:: Material shown ::
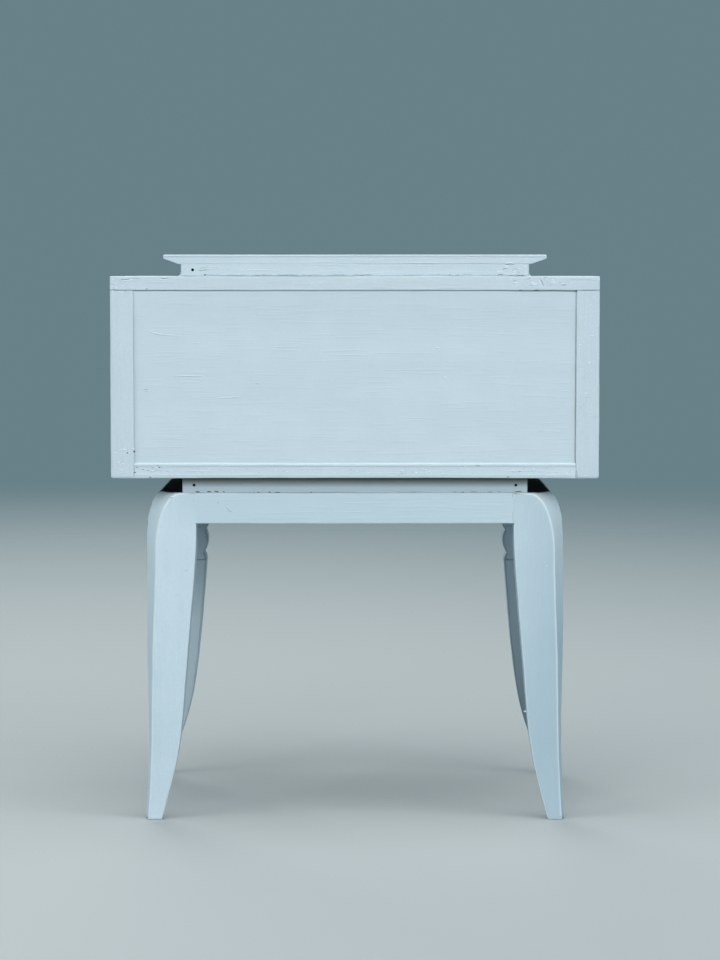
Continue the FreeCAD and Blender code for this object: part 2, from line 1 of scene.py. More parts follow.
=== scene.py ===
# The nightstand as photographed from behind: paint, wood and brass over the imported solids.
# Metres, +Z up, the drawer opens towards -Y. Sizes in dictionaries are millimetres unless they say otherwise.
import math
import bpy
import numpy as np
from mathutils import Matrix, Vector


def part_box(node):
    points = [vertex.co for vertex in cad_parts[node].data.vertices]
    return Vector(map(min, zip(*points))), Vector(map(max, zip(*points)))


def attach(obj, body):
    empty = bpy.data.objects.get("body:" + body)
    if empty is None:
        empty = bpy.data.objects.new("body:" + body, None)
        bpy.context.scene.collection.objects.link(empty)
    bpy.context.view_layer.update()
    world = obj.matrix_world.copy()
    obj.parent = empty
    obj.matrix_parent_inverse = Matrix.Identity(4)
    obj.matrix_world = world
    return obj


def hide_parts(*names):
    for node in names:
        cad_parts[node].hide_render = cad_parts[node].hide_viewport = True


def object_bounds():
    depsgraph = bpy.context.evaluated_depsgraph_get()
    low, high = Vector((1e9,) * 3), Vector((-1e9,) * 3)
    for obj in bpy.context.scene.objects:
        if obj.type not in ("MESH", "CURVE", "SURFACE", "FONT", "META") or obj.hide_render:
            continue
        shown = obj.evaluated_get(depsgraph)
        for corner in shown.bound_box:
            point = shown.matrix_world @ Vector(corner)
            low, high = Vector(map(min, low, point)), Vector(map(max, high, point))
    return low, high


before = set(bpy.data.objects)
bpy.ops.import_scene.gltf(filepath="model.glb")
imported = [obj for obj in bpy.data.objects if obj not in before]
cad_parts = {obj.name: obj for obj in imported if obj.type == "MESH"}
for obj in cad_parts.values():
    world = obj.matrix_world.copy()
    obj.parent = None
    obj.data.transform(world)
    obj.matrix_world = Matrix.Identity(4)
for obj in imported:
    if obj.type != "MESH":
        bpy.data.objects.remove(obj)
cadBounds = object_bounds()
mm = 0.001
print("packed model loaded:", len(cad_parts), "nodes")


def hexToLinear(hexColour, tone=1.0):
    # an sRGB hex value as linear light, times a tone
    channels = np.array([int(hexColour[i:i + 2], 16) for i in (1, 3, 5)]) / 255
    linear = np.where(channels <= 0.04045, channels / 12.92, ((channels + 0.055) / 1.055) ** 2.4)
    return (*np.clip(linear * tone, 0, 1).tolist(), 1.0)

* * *

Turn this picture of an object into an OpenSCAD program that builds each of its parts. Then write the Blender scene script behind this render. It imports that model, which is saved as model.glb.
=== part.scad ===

---

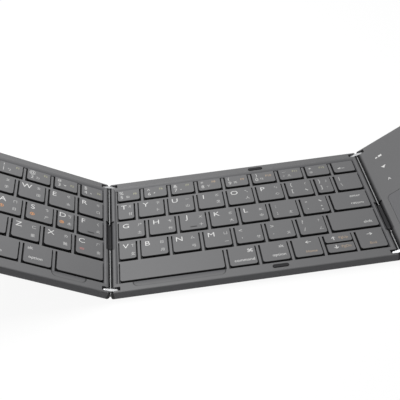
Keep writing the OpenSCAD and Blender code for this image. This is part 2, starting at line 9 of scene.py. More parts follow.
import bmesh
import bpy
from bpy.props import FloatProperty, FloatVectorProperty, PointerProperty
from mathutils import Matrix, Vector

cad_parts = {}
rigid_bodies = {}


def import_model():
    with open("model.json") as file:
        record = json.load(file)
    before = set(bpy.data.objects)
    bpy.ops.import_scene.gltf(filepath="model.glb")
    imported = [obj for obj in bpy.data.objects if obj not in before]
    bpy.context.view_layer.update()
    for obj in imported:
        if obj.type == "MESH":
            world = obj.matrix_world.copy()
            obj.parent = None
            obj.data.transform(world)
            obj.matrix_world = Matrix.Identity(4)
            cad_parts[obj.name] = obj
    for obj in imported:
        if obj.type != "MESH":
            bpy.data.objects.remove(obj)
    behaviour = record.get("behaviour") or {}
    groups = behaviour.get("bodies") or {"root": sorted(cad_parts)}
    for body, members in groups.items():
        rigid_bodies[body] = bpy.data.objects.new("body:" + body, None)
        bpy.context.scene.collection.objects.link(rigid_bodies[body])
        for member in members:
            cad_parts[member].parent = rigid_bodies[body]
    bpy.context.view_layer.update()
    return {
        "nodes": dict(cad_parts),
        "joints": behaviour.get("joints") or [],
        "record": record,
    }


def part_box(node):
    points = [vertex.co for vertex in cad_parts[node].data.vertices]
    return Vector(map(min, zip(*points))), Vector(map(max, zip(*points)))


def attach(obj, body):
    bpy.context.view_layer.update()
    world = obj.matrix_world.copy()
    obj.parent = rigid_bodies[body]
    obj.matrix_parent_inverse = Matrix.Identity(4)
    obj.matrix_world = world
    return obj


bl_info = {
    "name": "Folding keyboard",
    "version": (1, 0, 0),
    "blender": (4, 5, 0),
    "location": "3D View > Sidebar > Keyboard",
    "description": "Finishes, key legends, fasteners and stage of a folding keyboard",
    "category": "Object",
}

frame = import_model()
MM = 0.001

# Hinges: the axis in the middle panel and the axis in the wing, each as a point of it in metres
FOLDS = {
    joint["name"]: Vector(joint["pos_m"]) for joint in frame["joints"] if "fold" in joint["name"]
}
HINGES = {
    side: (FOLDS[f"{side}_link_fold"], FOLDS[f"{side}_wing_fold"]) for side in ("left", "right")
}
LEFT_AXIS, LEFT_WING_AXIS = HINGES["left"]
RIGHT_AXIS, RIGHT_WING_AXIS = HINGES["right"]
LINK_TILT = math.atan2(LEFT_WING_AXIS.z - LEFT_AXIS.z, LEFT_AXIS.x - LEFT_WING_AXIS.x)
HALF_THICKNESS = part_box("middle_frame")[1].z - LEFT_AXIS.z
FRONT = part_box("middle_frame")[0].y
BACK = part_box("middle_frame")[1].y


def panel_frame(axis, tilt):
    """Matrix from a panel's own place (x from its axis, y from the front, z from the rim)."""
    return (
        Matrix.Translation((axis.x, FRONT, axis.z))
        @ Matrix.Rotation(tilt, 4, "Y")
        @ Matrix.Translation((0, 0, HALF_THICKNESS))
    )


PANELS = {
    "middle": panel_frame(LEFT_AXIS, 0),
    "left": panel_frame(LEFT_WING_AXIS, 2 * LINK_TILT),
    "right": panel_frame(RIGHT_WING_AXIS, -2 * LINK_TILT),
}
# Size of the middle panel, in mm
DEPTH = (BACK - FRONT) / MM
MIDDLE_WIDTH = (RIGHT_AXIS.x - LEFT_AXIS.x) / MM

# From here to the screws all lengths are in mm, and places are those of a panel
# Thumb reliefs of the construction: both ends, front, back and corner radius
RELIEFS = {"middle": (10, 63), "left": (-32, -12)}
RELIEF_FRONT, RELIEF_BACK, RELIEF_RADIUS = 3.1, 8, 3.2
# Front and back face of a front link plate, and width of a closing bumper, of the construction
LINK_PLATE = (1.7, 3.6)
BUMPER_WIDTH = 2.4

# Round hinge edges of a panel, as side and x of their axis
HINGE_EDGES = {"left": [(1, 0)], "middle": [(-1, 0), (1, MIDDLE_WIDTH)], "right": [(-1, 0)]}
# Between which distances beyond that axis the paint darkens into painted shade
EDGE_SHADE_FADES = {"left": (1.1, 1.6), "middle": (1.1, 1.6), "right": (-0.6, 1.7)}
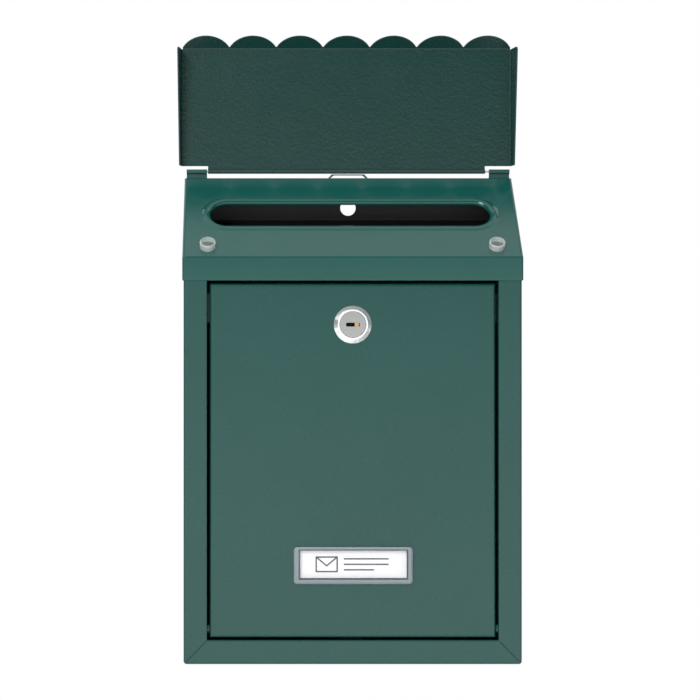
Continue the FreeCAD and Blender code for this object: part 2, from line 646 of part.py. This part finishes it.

:: Written problem ::
Return each line that includes "filepath".

:: Answer to the problem ::
bpy.ops.import_scene.gltf(filepath="model.glb")
    bpy.ops.import_scene.gltf(filepath="model.glb")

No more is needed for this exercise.